Among the most intriguing of the images which has provoked a lot of conversations is of Malema viewing Mugabe’s body, with Robert Junior behind him and Simba Chikore coming next.

Under ‘normal’ circumstances and following the death of a person, the body is kept at the morgue for about three days before being transported to the deceased’s home where it will lie in state overnight.

The next day, body viewing is conducted after which burial procedures will follow, giving closure to the loved ones that indeed, the life of the deceased would have been concluded.

Now, here is the difficult part. Mugabe died in Singapore on September 6 and his body was embalmed before his remains landed at the Robert Gabriel Mugabe International Airport.

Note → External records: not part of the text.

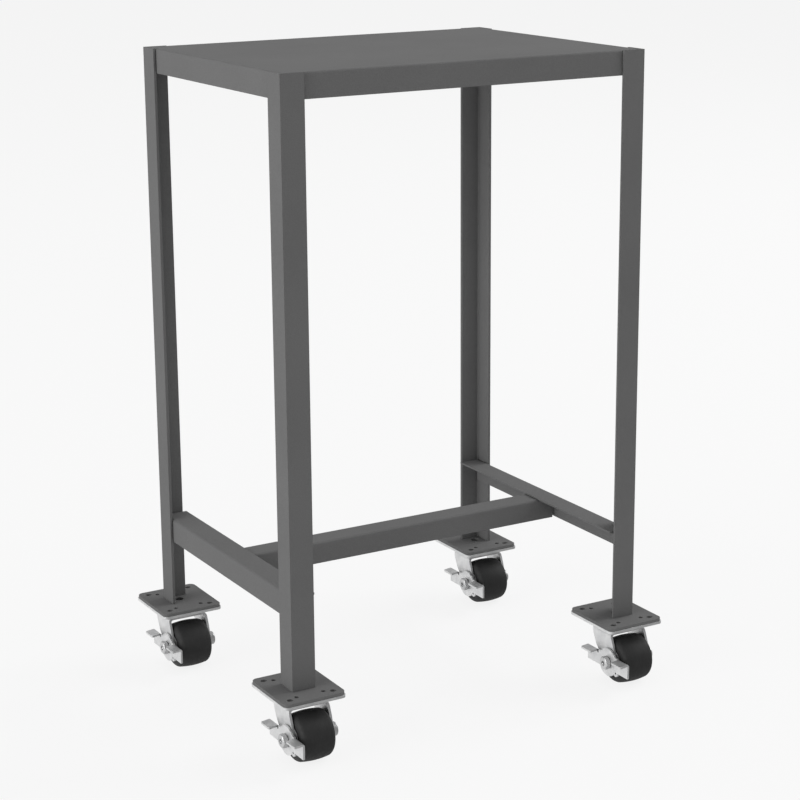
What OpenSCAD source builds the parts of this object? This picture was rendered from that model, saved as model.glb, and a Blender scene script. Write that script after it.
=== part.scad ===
// Mobile workbench: a sheet steel top on four angle-iron legs, tied low down by
// two side rails and a stretcher, on four swivel casters with rocker side brakes.
// The origin is on the floor, under the middle of the space that the bench takes.
// X runs left to right, Y from front to back and Z up.

/* [Worktop] */
// Width of the worktop, left to right
top_w = 609.6; // [400:0.1:1500]
// Depth of the worktop, front to back
top_d = 457.2; // [350:0.1:900]
// Thickness of the worktop's sheet steel
top_t = 1.9; // [1.2:0.1:4]
// Height of the apron that is turned down round the worktop
apron_h = 38.1; // [20:0.1:80]
// Inner radius of the bend between worktop and apron
top_bend_r = 1; // [0.5:0.1:4]
// How much rounder the apron's corners are than the fillets of the legs round them
corner_ease = 0.6; // [0.1:0.1:3]
// Height of the work surface above the undersides of the foot plates
table_h = 914.4; // [500:0.1:1200]

/* [Legs] */
// Width of each flange of a leg
leg_a = 38.1; // [25:0.1:60]
// Thickness of a leg
leg_t = 4.76; // [3:0.01:8]
// Radius of the fillet between a leg's flanges
leg_root_r = 2.4; // [1:0.1:5]
// Radius on the inner edge of a leg's flanges
leg_toe_r = 1.6; // [0.5:0.1:2.5]

/* [Side rails] */
// Width of each flange of a rail
rail_a = 38.1; // [20:0.1:60]
// Thickness of a rail
rail_t = 3.2; // [2:0.1:6]
// Height of a rail's upper face above the foot plates
rail_rise = 146; // [80:0.1:400]
// Inner radius of a rail's bend
rail_bend_r = 1.2; // [0.5:0.1:4]
// Radius on the inner edge of a rail's flanges
rail_toe_r = 1; // [0.3:0.1:1.9]

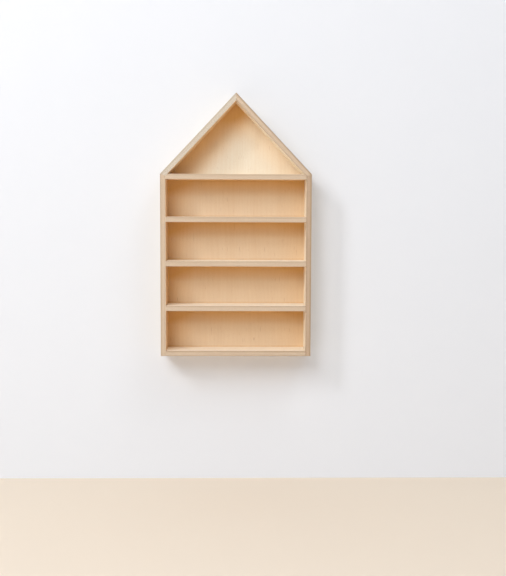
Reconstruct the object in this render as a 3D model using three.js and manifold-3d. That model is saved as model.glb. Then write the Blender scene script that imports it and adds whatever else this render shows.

Citizens and his friends from all over paid their last respects and had their opportunity to view his body one last time.

The shocker of a 30-day grace period for the funeral while his mausoleum was being constructed immediately followed and now 20 days later, his body is still to be buried.

Many have now concluded that ‘piecemeal’ body viewings are still underway.

Which brings us to the current quandary: How many times has the family been viewing the body since they are living with the corpse in the same mansion?

How does one decide that now they are viewing the body because so and so has come to pay their last respects, do you open the casket and show off the corpse like is done with a newborn baby.

So, after a guest greets and passes condolence messages, do they request to see the body or does the family offer to do so with: “He died after a long or short illness; it has been hard for us as a family, but come this way we will show you his remains.”

That may sound ridiculous, right? But honestly, how is it done?

Is there anyone who has assumed the role of opening the casket at every instance or any gun can shoot?

How will a family ever come to the conclusion that they will continue opening the casket?

I must admit, thinking of it now almost feels like a joke in bad taste.

Growing up in the African setup, dead bodies are regarded as sacred and kind of scary.

I remember my time in the rural areas and passing through a graveyard. I used to be scared to death, especially at night.

I would rather choose a longer route to my destination or break my legs running past the area.

Call me superstitious or whatever but up to this day, I am still scared of dead bodies, graves, lingering spirits and ghosts, and I doubt that I am the only one.

How then, under these circumstances that have befallen Grace and her family, does one sleep knowing that a fallen comrade is lying in the next room?

At most African funerals, mourners sleep in one room with the corpse, singing and crying throughout the night.

Is the family still huddled around Mugabe’s remains or do they lock his corpse in another room and place a security guard at the door?

Do they each go to their respective bedrooms in their mansion and slide into their ‘silk’ linen retiring for the night and view the body before breakfast the following day?

How do they heal from the loss when the closure of burying a loved one is still to be experienced?

Do you crack up jokes in the same house?

When a thin layer of dust accumulates on the casket, who dusts it?

Who moves the body to clean up the room and keep it fresh?

All this, in my little heart, feels like a lot of pain being postponed on a daily basis.

It feels to me like having your loved one in a deep slumber every time you view the body, which would only hurt more, like having him but not really having him.

I wish the family gets comforted in these trying times and get the closure of burying their father as well as allow the former President to rest in peace.